Latent Nested Nonparametric Priors (with Discussion)

Bayesian Anal. 2019 Dec;14(4):1303-1356. doi: 10.1214/19-BA1169. Epub 2019 Jun 27.

Abstract

Discrete random structures are important tools in Bayesian nonparametrics and the resulting models have proven effective in density estimation, clustering, topic modeling and prediction, among others. In this paper, we consider nested processes and study the dependence structures they induce. Dependence ranges between homogeneity, corresponding to full exchangeability, and maximum heterogeneity, corresponding to (unconditional) independence across samples. The popular nested Dirichlet process is shown to degenerate to the fully exchangeable case when there are ties across samples at the observed or latent level.
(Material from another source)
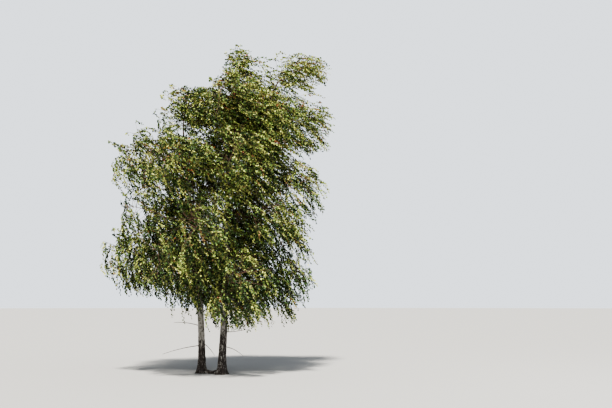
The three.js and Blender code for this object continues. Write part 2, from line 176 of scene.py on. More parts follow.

To overcome this drawback, inherent to nesting general discrete random measures, we introduce a novel class of latent nested processes. These are obtained by adding common and group-specific completely random measures and, then, normalizing to yield dependent random probability measures. We provide results on the partition distributions induced by latent nested processes, and develop a Markov Chain Monte Carlo sampler for Bayesian inferences. A test for distributional homogeneity across groups is obtained as a by-product. The results and their inferential implications are showcased on synthetic and real data.

Keywords: 62F15; 62G05; Bayesian nonparametrics; Primary 60G57; completely random measures; dependent nonparametric priors; heterogeneity; mixture models; nested processes.